I don’t read the New York Review of Books to cheer me up, but the other day its holiday issue lifted my spirits. I flipped rapidly past essay-packed pages in favor of the many colorful full-page ads picturing fascinating new books.
Then, about two thirds through, an article headed “The Universal Attraction of Slavery” caught my eye – a review of a new book, “Abolition: A History of Slavery and Antislavery,” by a noted historian, Seymour Dresher. I started reading the review by another noted historian, David Brion Davis.
“Since I have been attempting for over 40 years to put slavery in a more global perspective,” Davis wrote, “I could not be more delighted by Seymour Drescher’s magisterial new history of both slavery and anti-slavery from the late middle ages to the end of World War II.”Three paragraphs later, I picked up my pen and marked a passage that impressed me. By the time I finished reading the article’s two-and-a-half pages, I had marked one or more passages in 11 of its paragraphs.
Particularly impressive was the last paragraph of Davis’ review:
“By carrying the story of ‘the perennial institution’ from the late Middle Ages to the millions of slave laborers in the Russian Gulag and Nazi concentration and labor camps, Drescher’s monumental work has shown that while opposition to slavery in its various forms can serve as a model for abolishing evil, slavery also seems to be irrevocable, with an amazing capacity to endure or suddenly become resurrected, even in an apparently progressive and civilized nation like 20th century Germany. If Drescher’s profound history of human nature gives some cause for hope with regard to moral progress, it should also end complacency and put us on continual alert.”
Here are some facts, as relayed by Davis, that may be the basis for insights into the evil of today's sweatshops and the movement to abolish them:
-- The slave trade was very profitable, returning about 10 percent on investment. Its abolition was comparable to committing suicide for a major part of Britain’s economy. Drescher’s earlier book, “Econocide,” “destroyed the belief that the British slave system had declined in value before Parliament outlawed the salve trade.”
-- “In one New World system after another, slavery demonstrated its flexibility and durability until abolished by superior military, civil, or political pressure from within or from without.”
-- “No theme in Drescher’s book is more striking than the extraordinary success of abolitionism in mobilizing public opinion in Britain and then in the northern United States…as well as the failure of such efforts in continental Europe.” Important to this success was the institution of “representative government and the tradition of public petitioning, as well as the fact that newspapers, pamphlets, sermons, voluntary societies and associations, and a common-law tradition created in Anglo-American societies a degree of public participation unmatched in the rest of the world.’
-- “Slave labor could still be efficient, productive, and adaptable to a variety of trades and occupations ranging from mining and factory labor to the technologically modernized, steam-powered Cuban sugar mills.”
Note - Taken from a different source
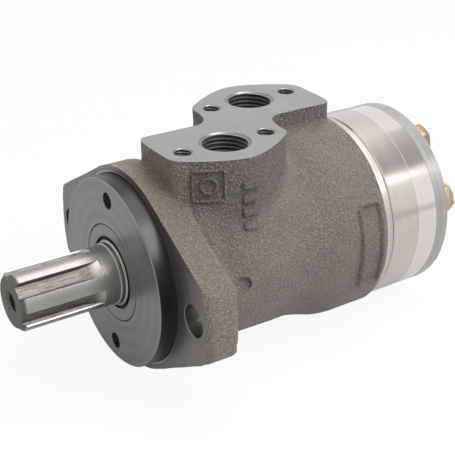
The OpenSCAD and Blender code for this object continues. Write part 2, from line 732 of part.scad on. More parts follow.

-- Women had a prominent role in the movement as writers, public speakers, leaders of campaign to boycott slave-grown sugar, and by the 1820s, in Britain, as signers of petitions and influential advocates of immediate, as opposed to gradual, slave emancipation. “By 1833, when public demands succeeded in achieving the emancipation of 800,000 slaves, the number of petition signers had risen to 1.3 million, about 30 percent of whom were women.”